The case for John Steinbeck’s possible connection to the CIA, compellingly presented by literary sleuth Brian Kannard in Steinbeck: Citizen Spy, has been eclipsed by media attention to government shutdown, Washington gridlock, and the national debt-ceiling crisis manufactured by Tea Party Senator Ted Cruz. Too bad. In his new book Kannard provides hard evidence, historical context, and an intriguing hypothesis to explain why John Steinbeck was never called to testify before HUAC (the House Un-American Activities Committee) while fellow artists, former collaborators, and personal friends like Arthur Miller were taking the Fifth, naming names, and being blacklisted for standing up to Cruz’s demagogue role-model, Senator Joseph McCarthy, and McCarthy’s acolytes in the U.S. House of Representatives.
The CIA, HUAC, and Government Shutdown of Freedom
It’s enough to make you wish that the government shutdown had happened 60 years ago, when McCarthy was hunting homegrown communists in the Cold War pumpkin patch.
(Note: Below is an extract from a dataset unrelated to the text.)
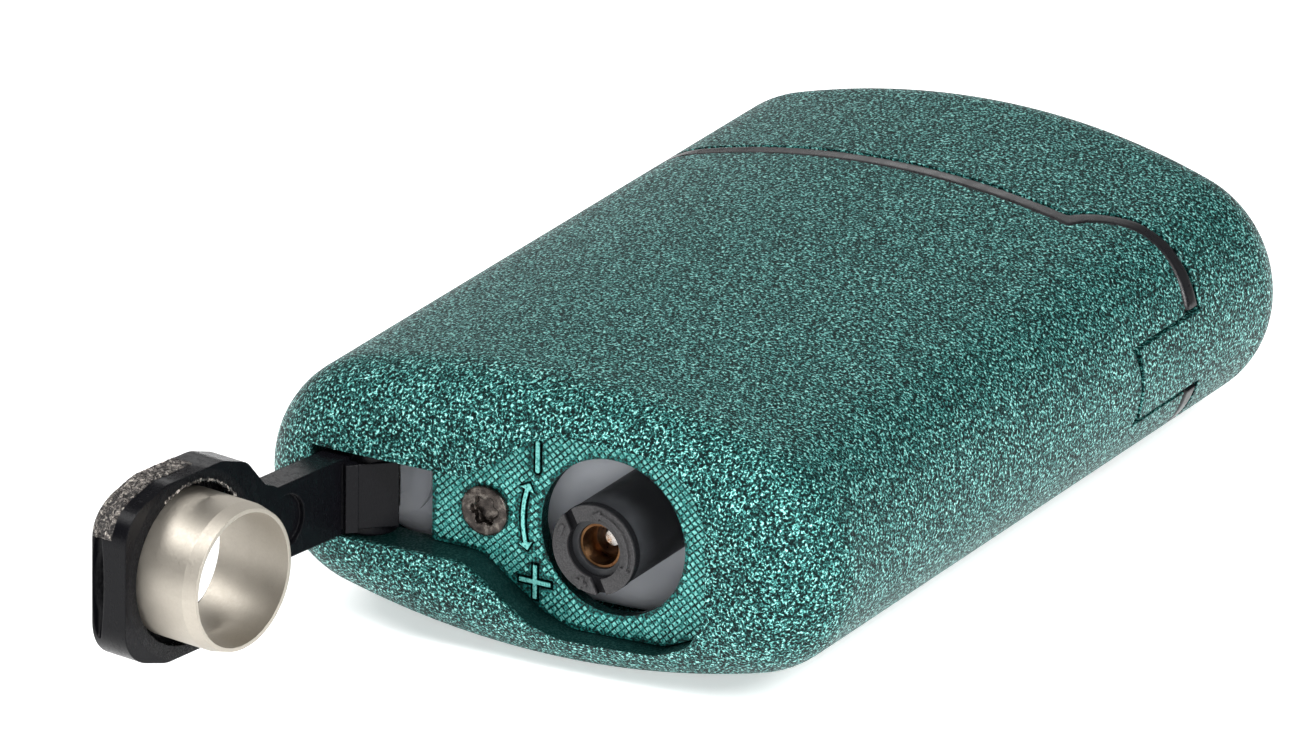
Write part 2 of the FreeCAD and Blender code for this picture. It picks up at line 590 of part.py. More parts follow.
keep(cylinder("punch_pin_rod", place(-P["pivot_x"], P["pivot_y"], -P["punch_pin_half"]),
              Radius="punch_pin_radius", Height="punch_pin_half * 2"), "punch_pin")
keep(cylinder("hinge_pin_rod", place(P["hinge_x"], P["hinge_y"], -P["hinge_pin_half"]),
              Radius="hinge_pin_radius", Height="hinge_pin_half * 2"), "lid_hinge_pin")
keep(box("leaf", place(-P["leaf_x"], P["leaf_y"], -P["leaf_half"]),
         Length="leaf_length", Width="leaf_thick", Height="leaf_half * 2"), "punch_detent_leaf")

# ---------- fuel tank with its cap ----------

tank_outer = oval_prism(P["tank_inset"], P["tank_y"], P["tank_y"] + P["tank_length"])
tank_foot = [e for e in tank_outer.Edges if abs(e.BoundBox.YMax - P["tank_y"]) < 1e-6]
tank_outer = tank_outer.makeFillet(P["tank_foot_round"], tank_foot)
tank_inner = oval_prism(P["tank_inset"] + P["tank_wall"], P["tank_y"] + P["tank_wall"],
                        P["tank_y"] + P["tank_length"] + 1.0)
valve_hole = Part.makeCylinder(P["valve_radius"], P["tank_y"] + P["tank_foot_round"],
                               vec(P["hole_x"], 0, 0), vec(0, 1, 0))
boss_at = vec(-P["boss_x"], P["boss_y"], -P["boss_z"])
boss = Part.makeCylinder(P["boss_radius"], P["tank_length"] / 2, boss_at, vec(0, 1, 0))
boss = boss.common(oval_prism(P["tank_inset"] + P["tank_wall"] / 2, 0.0, P["tank_cap_y"]))
dish = Part.makeCylinder(P["dish_radius"], P["dish_depth"], boss_at, vec(0, 1, 0))
tank_outer = tank_outer.fuse(boss).cut(dish)
add_solid("fuel_tank", tank_outer.cut(tank_inner).cut(valve_hole).removeSplitter())
cap = oval_prism(P["tank_cap_inset"], P["tank_cap_y"], P["tank_cap_y"] + P["tank_cap_thick"])
gas_hole = Part.makeCylinder(P["gas_radius"], 60.0, vec(-P["guard_x"], 0, 0), vec(0, 1, 0))
add_solid("tank_cap", cap)

# ---------- inner frame: carries the burner, the igniter and the bezel ----------

frame = oval_prism(P["frame_inset"], P["frame_y"], P["frame_top_y"])
frame = frame.cut(hinge_disc(P["frame_hinge_radius"], BIG))
plunger_way = block(P["piezo_right_x"] - 0.01, BIG, P["piezo_y"], 90.0, P["frame_slot_half"])
piezo_seat = block(-P["piezo_left_x"], P["piezo_right_x"], P["piezo_y"],
                   P["piezo_y"] + P["piezo_high"], P["piezo_half"])
burner_well = block(-P["guard_x"] - P["block_half_x"], -P["guard_x"] + P["block_half_x"],
                    P["block_y"], 90.0, P["block_half_z"])
for piece in (plunger_way, piezo_seat, burner_well, burner_hole.common(
        block(-BIG, BIG, P["guard_y"] - 0.1, 90.0, BIG)), gas_hole):
    frame = frame.cut(piece)
add_solid("inner_frame", max(frame.Solids, key=lambda s: s.Volume))

# ---------- igniter: housing, plunger and its coil ----------

piezo = box("piezo_block", place(-P["piezo_left_x"], P["piezo_y"], -P["piezo_half"]),
            Length="piezo_left_x + piezo_right_x", Width="piezo_high", Height="piezo_half * 2")
piezo_bore = cylinder("piezo_bore",
                      place(P["piezo_right_x"] - P["piezo_bore_depth"], P["plunger_y"], 0, ALONG_X),
                      Radius="piezo_bore_radius", Height="piezo_bore_depth + 1")
keep(cut("piezo_cut", piezo, [piezo_bore]), "igniter_body")
keep(cylinder("plunger_rod", place(P["plunger_left_x"], P["plunger_y"], 0, ALONG_X),
              Radius="plunger_radius", Height="plunger_right_x - plunger_left_x"),
     "igniter_plunger")
coil = cylinder("coil_outer", place(P["coil_left_x"], P["plunger_y"], 0, ALONG_X),
                Radius="coil_radius", Height="coil_length")
coil_core = cylinder("coil_core", place(P["coil_left_x"] - 1.0, P["plunger_y"], 0, ALONG_X),
                     Radius="coil_bore_radius", Height="coil_length + 2")
keep(cut("coil_cut", coil, [coil_core]), "igniter_spring")

# ---------- burner: block, guard, jets, gas tube and spark wire ----------

burner_block = box("burner_box", place(-P["guard_x"] - P["block_half_x"], P["block_y"],
                                       -P["block_half_z"]),
                   Length="block_half_x * 2", Width="block_high", Height="block_half_z * 2")
burner_gas_hole = cylinder("burner_gas_hole", place(-P["guard_x"], P["block_y"] - 1.0, 0, ALONG_Y),
                           Radius="gas_radius", Height="block_high + 2")
keep(cut("burner_cut", burner_block, [burner_gas_hole]), "burner_block")


def stadium(half_z, y_low, y_high):
    """Upright prism with round ends, centred on the burner."""
    half_x = P["guard_length"] / 2
    solid = block(-P["guard_x"] - half_x, -P["guard_x"] + half_x, y_low, y_high, half_z)
    for x in (-P["guard_x"] - half_x, -P["guard_x"] + half_x):
        at = vec(x, y_low, 0)
        solid = solid.fuse(Part.makeCylinder(half_z, y_high - y_low, at, vec(0, 1, 0)))
    return solid


guard = stadium(P["guard_half"], P["guard_y"], P["guard_top_y"])
guard_inside = stadium(P["guard_half"] - P["guard_wall"], P["guard_y"] - 1.0,
                       P["guard_top_y"] + 1.0)
add_solid("burner_guard", guard.cut(guard_inside).removeSplitter())
for i in (-1, 0, 1):
    x = -P["guard_x"] + i * P["jet_pitch"]
    jet = cylinder("jet_rod_%d" % (i + 2), place(x, P["jet_y"], 0, ALONG_Y),
                   Radius="jet_radius", Height="jet_top_y - jet_y")
    jet_bore = cylinder("jet_bore_%d" % (i + 2),
                        place(x, P["jet_top_y"] - P["jet_bore_depth"], 0, ALONG_Y),
                        Radius="jet_bore_radius", Height="jet_bore_depth + 1")
    keep(cut("jet_cut_%d" % (i + 2), jet, [jet_bore]), "jet_nozzle_%d" % (i + 2))
keep(cylinder("gas_rod", place(-P["guard_x"], P["gas_y"], 0, ALONG_Y),
              Radius="gas_radius", Height="gas_length + 6"), "gas_tube")
keep(cylinder("wire_rod", place(-P["guard_x"] + P["wire_offset"], P["jet_y"], P["wire_z"],
                                ALONG_Y),
              Radius="wire_radius", Height="wire_top_y - jet_y"), "spark_wire")

# ---------- check and export ----------

doc.recompute()
for obj in doc.Objects:
    bad = [state for state in obj.State if state in ("Invalid", "Error")]
    assert not bad, "%s is %s" % (obj.Name, bad)
os.makedirs("parts", exist_ok=True)
for obj in nodes:
    shape = obj.Shape
    assert not shape.isNull() and shape.isValid(), obj.Label + " has no valid shape"
    assert len(shape.Solids) == 1, "%s has %d solids" % (obj.Label, len(shape.Solids))
    shape.exportStep("parts/%s.step" % obj.Label)
    size = shape.BoundBox
    print("%-22s %9.2f mm3  x %.2f..%.2f  y %.2f..%.2f  z %.2f..%.2f" % (
        obj.Label, shape.Volume, size.XMin, size.XMax, size.YMin, size.YMax,
        size.ZMin, size.ZMax))
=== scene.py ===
import json
import math
import random

import bmesh
import bpy
from mathutils import Matrix, Vector
from mathutils.bvhtree import BVHTree


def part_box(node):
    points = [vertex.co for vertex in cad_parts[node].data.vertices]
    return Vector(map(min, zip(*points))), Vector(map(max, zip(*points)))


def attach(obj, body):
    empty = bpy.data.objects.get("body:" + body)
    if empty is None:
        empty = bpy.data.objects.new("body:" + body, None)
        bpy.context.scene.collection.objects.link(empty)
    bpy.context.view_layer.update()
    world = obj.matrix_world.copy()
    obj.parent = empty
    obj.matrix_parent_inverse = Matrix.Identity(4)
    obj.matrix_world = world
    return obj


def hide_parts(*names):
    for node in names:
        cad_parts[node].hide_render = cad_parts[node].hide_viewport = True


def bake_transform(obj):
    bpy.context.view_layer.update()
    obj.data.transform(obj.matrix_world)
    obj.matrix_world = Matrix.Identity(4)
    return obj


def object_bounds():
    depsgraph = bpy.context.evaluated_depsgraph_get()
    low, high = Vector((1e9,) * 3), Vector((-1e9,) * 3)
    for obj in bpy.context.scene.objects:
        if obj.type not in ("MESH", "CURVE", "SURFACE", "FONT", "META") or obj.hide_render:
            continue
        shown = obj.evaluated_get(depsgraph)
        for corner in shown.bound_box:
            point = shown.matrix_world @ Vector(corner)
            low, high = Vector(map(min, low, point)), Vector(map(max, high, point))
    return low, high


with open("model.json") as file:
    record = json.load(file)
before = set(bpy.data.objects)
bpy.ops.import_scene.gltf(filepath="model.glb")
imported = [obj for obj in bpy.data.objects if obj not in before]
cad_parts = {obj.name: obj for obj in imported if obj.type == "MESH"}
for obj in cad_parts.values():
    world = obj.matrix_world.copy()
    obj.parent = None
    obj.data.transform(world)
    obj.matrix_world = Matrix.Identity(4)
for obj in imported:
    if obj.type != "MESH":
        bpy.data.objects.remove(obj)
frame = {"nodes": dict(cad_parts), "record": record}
CAD_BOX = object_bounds()

# A torch lighter lying on its back. +Z is up, +Y runs from the base to the lid, +X is the
# hinge side. Lengths below are millimetres, turned into metres with MM.
MM = 0.001
NODES = frame["nodes"]
JOINTS = {joint["name"]: joint for joint in frame["record"]["behaviour"]["joints"]}
MOUNTS = {mount["name"]: mount for mount in frame["record"]["mounts"]}


# ---------- places read from the frame ----------

def middle(node):
    low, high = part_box(node)
    return (low + high) / 2


PLATE_FACE_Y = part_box("base_plate")[0].y
RING_FACE_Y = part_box("adjuster_ring")[0].y
RECESS_RIM_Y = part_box("body_shell")[0].y
RECESS_FLOOR_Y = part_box("base_plate")[1].y
ADJUSTER = middle("adjuster_ring")
MID_Z = ADJUSTER.z
PIVOT = Vector(JOINTS["punch_swing"]["pos_m"])
TUBE_AXIS = Vector(MOUNTS["punch_bore"]["axis"])
TUBE_MIDDLE = Vector(MOUNTS["punch_bore"]["pos_m"])
ARM_ALONG = Vector((-TUBE_AXIS.y, TUBE_AXIS.x, 0.0))
if ARM_ALONG.dot(TUBE_MIDDLE - PIVOT) < 0:
    ARM_ALONG.negate()


# ---------- materials ----------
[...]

The subtitle of Kannard’s book—“The Untold Story of John Steinbeck and the CIA”—describes the scope and purpose of his deep investigation into redacted (read censored) pre-government shutdown documents reluctantly delivered to him by the CIA under the Freedom of Information Act. I’m not going to give away the story because it deserves full reading, fair consideration, and frank discussion by Steinbeck lovers everywhere. American progressives owe Kannard a particular debt of gratitude for reopening a shameful chapter in our history, for fighting bureaucratic government shutdown to gain access to undisclosed CIA documents, and for providing a plausible answer to a puzzling question: Did John Steinbeck avoid HUAC by signing up with the CIA?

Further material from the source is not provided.